__Aim of the exercise__:
Show each line from the listing that includes the word "starting".

__Data to process__:
-- -- --

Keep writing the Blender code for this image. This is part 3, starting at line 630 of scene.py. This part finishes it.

-- -- --

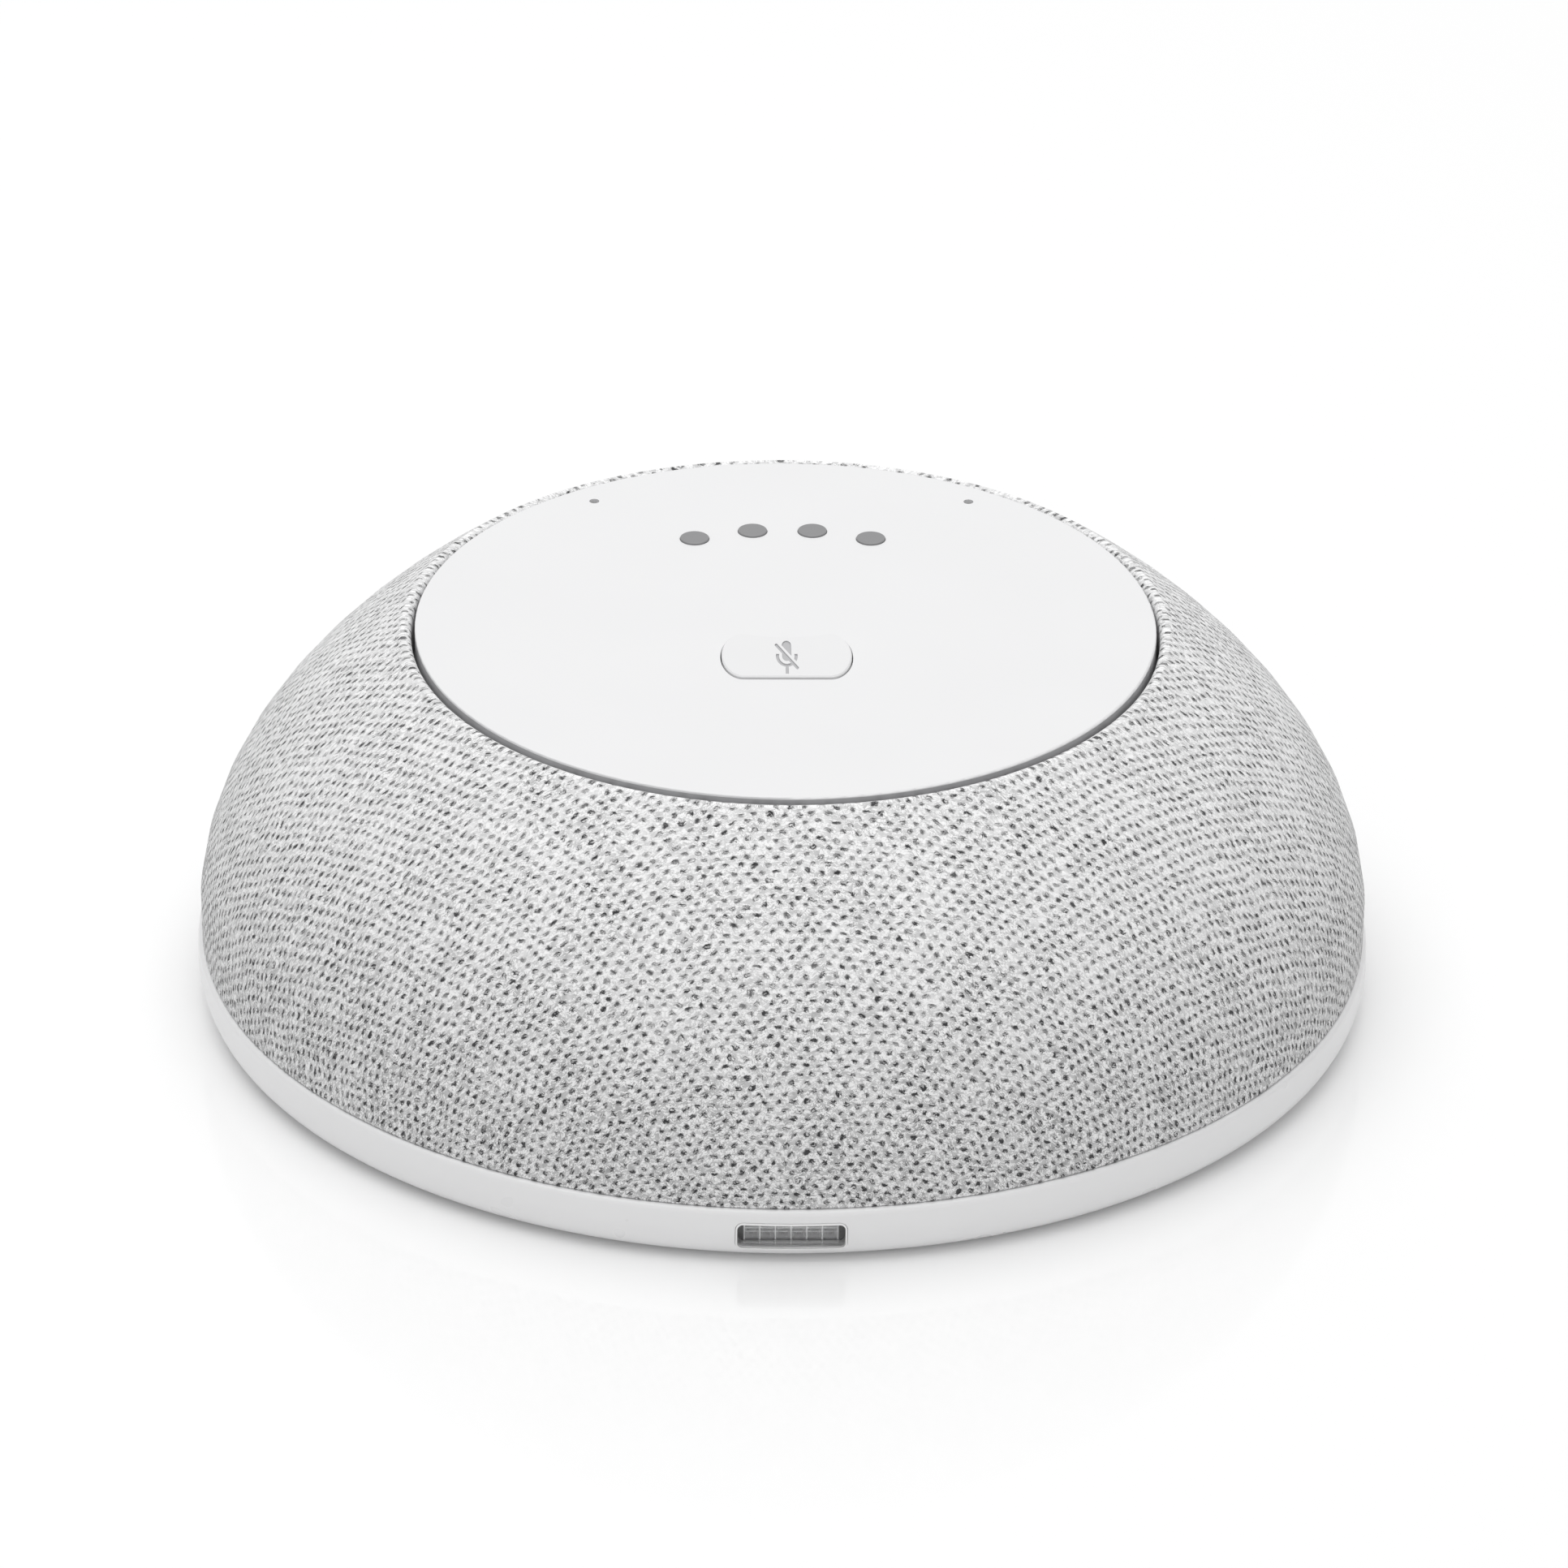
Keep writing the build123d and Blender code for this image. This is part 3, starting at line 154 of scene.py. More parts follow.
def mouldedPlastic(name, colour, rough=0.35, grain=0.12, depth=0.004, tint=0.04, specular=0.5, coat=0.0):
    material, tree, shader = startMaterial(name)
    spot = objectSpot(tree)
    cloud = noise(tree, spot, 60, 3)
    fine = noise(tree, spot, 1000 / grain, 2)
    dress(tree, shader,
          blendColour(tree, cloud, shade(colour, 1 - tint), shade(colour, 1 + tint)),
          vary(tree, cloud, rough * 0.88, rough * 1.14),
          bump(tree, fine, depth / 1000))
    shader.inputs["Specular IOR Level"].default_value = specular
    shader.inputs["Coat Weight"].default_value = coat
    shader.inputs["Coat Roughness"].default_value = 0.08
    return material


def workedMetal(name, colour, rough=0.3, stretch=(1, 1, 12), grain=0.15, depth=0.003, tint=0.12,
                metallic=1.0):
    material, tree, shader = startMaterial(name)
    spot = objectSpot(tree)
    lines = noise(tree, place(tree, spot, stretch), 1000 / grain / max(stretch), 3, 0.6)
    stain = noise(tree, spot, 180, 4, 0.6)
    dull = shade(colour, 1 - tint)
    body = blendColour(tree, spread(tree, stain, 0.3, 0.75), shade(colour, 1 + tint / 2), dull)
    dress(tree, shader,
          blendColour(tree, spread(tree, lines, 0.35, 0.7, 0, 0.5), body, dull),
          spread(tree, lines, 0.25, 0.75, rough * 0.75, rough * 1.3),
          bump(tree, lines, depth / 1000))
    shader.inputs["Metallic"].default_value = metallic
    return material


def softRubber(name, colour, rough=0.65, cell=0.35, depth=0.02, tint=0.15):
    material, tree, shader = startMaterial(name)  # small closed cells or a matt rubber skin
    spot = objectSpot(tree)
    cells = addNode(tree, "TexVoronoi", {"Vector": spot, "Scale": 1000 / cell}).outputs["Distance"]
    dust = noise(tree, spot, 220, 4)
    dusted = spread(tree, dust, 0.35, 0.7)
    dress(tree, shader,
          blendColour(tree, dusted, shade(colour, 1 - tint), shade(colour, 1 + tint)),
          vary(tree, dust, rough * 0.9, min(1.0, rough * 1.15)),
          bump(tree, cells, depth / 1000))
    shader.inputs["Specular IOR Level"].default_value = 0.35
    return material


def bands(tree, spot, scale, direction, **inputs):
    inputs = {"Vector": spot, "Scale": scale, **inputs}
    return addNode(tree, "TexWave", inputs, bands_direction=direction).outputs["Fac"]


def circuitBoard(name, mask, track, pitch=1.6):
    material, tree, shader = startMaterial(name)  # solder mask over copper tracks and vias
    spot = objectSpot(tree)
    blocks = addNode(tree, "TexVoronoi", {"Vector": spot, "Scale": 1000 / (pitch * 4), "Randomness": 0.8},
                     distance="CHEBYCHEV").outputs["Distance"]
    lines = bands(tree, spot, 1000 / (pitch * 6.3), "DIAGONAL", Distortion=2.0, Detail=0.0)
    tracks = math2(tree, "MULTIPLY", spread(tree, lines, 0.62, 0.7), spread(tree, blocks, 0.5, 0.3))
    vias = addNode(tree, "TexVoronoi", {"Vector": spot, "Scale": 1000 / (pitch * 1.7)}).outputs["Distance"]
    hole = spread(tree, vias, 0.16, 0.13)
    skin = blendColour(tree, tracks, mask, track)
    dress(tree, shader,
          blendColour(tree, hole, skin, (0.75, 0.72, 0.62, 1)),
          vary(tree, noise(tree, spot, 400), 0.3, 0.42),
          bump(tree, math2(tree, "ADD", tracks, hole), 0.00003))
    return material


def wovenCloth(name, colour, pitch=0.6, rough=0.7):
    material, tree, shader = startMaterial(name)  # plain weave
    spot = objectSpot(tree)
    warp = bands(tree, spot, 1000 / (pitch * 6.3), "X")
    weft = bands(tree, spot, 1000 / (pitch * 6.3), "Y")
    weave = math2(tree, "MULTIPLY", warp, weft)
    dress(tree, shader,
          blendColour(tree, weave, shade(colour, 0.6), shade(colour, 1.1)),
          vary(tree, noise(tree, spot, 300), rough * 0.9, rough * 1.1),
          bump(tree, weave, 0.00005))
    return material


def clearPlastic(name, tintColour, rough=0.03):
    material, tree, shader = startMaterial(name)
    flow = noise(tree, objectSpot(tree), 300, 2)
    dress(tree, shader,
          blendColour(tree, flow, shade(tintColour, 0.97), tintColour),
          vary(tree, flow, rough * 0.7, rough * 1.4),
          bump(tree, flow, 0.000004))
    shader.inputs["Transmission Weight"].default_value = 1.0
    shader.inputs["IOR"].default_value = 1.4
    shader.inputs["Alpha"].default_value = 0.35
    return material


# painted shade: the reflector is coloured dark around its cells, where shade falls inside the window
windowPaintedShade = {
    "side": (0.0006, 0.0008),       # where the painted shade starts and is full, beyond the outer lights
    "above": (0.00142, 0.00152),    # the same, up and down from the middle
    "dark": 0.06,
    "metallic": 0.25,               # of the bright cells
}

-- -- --

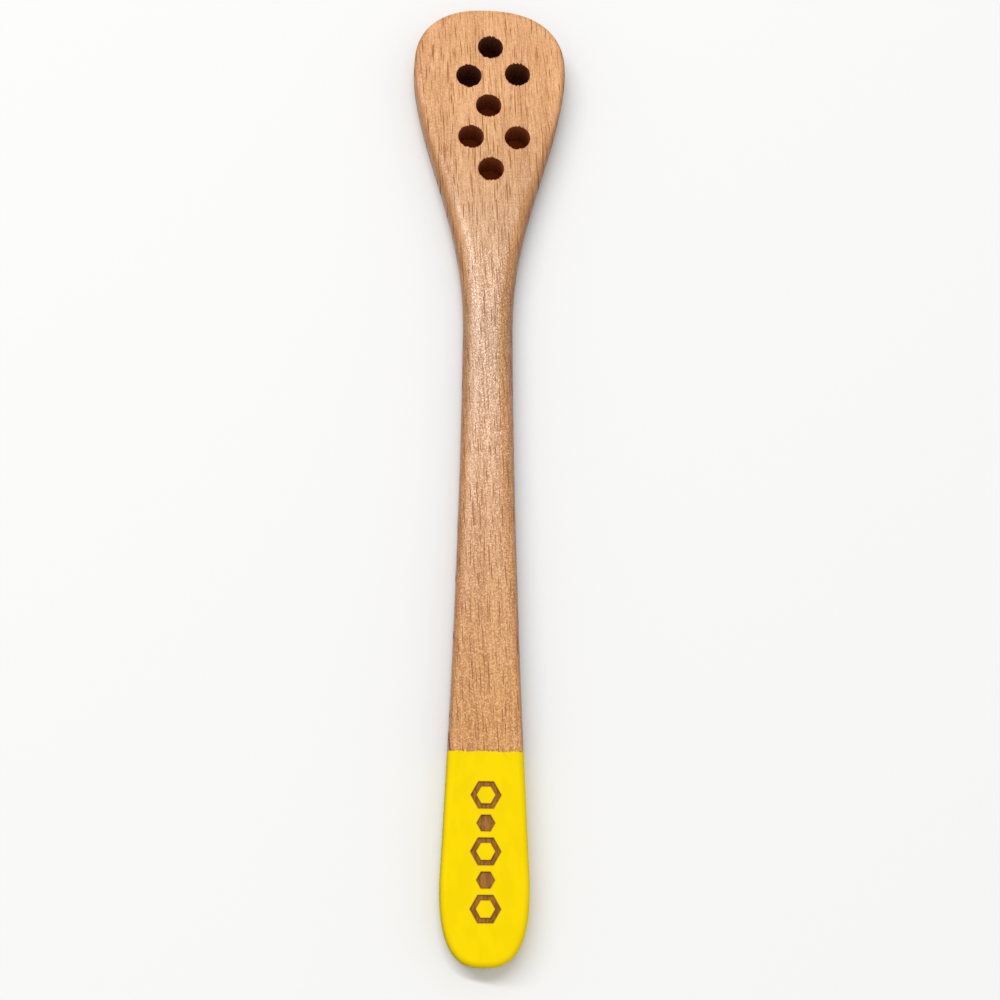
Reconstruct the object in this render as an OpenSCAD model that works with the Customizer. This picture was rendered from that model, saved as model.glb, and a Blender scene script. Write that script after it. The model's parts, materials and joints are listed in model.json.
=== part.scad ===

-- -- --

__Task result__:
Keep writing the Blender code for this image. This is part 3, starting at line 630 of scene.py. This part finishes it.
Keep writing the build123d and Blender code for this image. This is part 3, starting at line 154 of scene.py. More parts follow.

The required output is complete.